See the entry on Plaid for more information on this pattern.
Toile de Jouy, or simply “toile”, is a decorating style that originated in 18th century France. The name of the the design in French means “cloth from Jouy-en-Josas”, which was a town in north-central France.
The motif consists of a white or off-white background, with a fairly complex image on it, usually depicting a pastoral scene. Toile is most known for its use in curtains and upholstery, but is also seen in dresses, aprons, bandanas, and even shirts.
The flowery nature of toile has made it more common in women’s clothing than men’s, but toile can occasionally be seen in dress shirts and neckties for men as well. Done right it can look French and sophisticated, but done wrong it just looks busy or feminine.
Polka dots were originally worn by flamenco dancers and other performers.

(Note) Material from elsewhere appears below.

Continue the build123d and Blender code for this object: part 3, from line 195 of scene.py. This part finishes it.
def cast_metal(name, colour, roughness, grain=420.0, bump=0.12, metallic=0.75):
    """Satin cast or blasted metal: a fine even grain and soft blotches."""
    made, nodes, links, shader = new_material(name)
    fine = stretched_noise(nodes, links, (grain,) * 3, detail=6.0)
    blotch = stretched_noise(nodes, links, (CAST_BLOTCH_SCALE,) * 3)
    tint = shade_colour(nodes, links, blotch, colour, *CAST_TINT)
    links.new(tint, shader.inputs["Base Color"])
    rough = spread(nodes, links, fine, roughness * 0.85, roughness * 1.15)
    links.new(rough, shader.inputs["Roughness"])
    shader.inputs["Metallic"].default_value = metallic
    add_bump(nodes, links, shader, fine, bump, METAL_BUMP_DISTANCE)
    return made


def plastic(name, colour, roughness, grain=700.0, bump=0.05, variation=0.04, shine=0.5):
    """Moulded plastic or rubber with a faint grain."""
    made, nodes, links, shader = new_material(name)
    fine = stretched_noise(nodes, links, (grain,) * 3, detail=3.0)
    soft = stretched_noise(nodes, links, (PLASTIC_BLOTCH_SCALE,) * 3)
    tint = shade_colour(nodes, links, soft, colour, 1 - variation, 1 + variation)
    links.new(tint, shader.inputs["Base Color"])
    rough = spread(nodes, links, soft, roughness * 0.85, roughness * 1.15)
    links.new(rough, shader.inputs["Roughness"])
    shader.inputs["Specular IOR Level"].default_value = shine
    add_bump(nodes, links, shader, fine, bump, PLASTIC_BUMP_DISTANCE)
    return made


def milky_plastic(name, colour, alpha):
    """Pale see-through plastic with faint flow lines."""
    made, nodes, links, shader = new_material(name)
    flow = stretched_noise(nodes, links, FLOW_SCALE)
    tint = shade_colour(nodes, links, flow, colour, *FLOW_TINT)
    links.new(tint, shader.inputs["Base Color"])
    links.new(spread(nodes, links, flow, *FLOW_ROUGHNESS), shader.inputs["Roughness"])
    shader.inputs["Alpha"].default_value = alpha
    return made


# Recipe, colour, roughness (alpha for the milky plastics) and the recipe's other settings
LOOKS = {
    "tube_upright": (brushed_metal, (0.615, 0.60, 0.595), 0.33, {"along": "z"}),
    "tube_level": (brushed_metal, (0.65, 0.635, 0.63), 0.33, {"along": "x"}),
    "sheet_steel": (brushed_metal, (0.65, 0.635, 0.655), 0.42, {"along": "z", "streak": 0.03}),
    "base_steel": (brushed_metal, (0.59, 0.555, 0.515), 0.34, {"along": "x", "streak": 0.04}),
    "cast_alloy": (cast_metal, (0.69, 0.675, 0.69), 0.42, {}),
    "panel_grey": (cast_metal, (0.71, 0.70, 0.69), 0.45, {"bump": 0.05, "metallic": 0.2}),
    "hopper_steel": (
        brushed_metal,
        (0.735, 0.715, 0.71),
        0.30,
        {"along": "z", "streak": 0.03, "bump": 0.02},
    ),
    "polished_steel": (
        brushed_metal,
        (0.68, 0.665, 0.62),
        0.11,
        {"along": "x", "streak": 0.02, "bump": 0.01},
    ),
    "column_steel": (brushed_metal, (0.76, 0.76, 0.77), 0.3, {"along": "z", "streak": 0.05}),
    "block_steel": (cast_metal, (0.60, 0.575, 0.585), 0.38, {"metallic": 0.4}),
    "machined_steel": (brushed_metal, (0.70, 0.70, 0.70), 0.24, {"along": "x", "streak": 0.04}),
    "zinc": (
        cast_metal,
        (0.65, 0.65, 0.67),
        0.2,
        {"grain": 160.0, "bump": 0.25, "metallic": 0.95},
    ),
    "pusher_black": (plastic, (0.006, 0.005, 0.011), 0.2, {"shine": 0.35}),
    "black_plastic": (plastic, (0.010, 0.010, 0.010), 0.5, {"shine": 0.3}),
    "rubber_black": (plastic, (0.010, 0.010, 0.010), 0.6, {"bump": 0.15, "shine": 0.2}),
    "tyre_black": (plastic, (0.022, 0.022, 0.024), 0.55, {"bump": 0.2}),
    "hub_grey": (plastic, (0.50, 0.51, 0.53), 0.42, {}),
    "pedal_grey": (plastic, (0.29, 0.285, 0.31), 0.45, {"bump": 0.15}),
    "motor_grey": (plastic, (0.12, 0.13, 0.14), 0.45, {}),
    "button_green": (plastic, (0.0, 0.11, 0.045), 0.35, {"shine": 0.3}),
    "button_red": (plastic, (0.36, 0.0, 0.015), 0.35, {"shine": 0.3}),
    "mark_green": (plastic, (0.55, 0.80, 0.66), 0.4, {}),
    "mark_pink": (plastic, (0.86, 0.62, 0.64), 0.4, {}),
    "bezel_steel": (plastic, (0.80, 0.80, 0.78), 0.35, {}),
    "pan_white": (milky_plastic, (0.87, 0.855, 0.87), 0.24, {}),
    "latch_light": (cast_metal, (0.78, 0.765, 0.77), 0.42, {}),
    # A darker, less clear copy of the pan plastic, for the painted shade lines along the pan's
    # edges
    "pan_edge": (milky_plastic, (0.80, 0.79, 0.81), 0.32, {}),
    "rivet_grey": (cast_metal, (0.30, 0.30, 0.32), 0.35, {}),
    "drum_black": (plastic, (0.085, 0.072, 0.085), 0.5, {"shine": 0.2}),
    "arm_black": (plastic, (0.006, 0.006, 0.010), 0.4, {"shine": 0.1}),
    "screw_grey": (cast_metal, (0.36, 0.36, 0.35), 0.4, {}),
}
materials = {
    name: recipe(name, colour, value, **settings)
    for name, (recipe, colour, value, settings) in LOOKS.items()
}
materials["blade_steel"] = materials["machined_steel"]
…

They briefly came into popularity during the late 19th century, when polka dancing was popular (hence their name), but haven’t really come into fashion again except for a brief spurt of popularity in 2006.
Because of the colorful and playful nature of polka dots, polka dots are more common in women’s clothing than they are in men’s. However, if you want to add a touch of playfulness to your look, or want to do a throwback to earlier times, polka dots might work for you.

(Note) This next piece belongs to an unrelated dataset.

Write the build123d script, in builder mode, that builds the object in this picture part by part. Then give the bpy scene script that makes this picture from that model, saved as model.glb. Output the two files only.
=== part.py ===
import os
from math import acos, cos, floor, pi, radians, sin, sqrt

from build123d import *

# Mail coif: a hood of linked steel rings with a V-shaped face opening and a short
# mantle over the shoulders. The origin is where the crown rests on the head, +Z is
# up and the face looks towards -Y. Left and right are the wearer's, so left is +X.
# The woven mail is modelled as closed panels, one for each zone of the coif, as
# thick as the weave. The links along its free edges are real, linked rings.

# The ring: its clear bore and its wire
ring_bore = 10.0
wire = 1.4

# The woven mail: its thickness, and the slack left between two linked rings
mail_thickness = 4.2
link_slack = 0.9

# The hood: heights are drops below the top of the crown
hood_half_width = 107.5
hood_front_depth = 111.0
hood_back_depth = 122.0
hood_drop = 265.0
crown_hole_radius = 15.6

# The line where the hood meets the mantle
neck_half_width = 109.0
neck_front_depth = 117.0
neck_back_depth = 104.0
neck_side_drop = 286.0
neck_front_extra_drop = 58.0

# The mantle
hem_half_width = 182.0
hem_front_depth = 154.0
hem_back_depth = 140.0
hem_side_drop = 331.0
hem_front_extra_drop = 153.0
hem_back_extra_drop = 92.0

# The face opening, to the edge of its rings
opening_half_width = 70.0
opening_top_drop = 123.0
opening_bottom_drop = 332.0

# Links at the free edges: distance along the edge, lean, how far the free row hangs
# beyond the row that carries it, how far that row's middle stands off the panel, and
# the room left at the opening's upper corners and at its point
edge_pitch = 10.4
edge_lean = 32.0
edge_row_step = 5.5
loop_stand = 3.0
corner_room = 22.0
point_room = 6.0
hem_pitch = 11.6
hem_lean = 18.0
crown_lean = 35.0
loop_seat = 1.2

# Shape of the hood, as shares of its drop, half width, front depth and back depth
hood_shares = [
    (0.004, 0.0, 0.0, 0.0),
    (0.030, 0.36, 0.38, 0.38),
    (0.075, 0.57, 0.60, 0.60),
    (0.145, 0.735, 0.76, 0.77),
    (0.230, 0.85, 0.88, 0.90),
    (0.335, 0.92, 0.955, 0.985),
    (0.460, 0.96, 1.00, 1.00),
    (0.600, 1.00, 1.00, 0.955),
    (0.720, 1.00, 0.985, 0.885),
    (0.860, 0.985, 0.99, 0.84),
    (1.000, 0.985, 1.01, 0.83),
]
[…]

Like any bold pattern, polka dots are best used in moderation. It’s hard to get away with wearing a polka dot shirt or pants without making a very dramatic statement:
Pin stripes (also spelled pinstripes) are a pattern of very thin stripes (often as thin as a single pin/thread, hence the name) that run vertically.
The pin stripe has come to be associated most commonly with the pinstripe suit, a traditionally conservative form of business attire. However, pin stripes can be found in many other pieces of clothing as well, from blazers to socks.
Pin stripes are a simple but effective pattern that breaks up the monotony of an otherwise uniform piece of fabric. Because pinstripes run vertically, from top to bottom, they help to draw the viewer’s eyes vertically as well, which makes them a good design choice for people who are shorter or overweight, who don’t want to draw attention horizontally.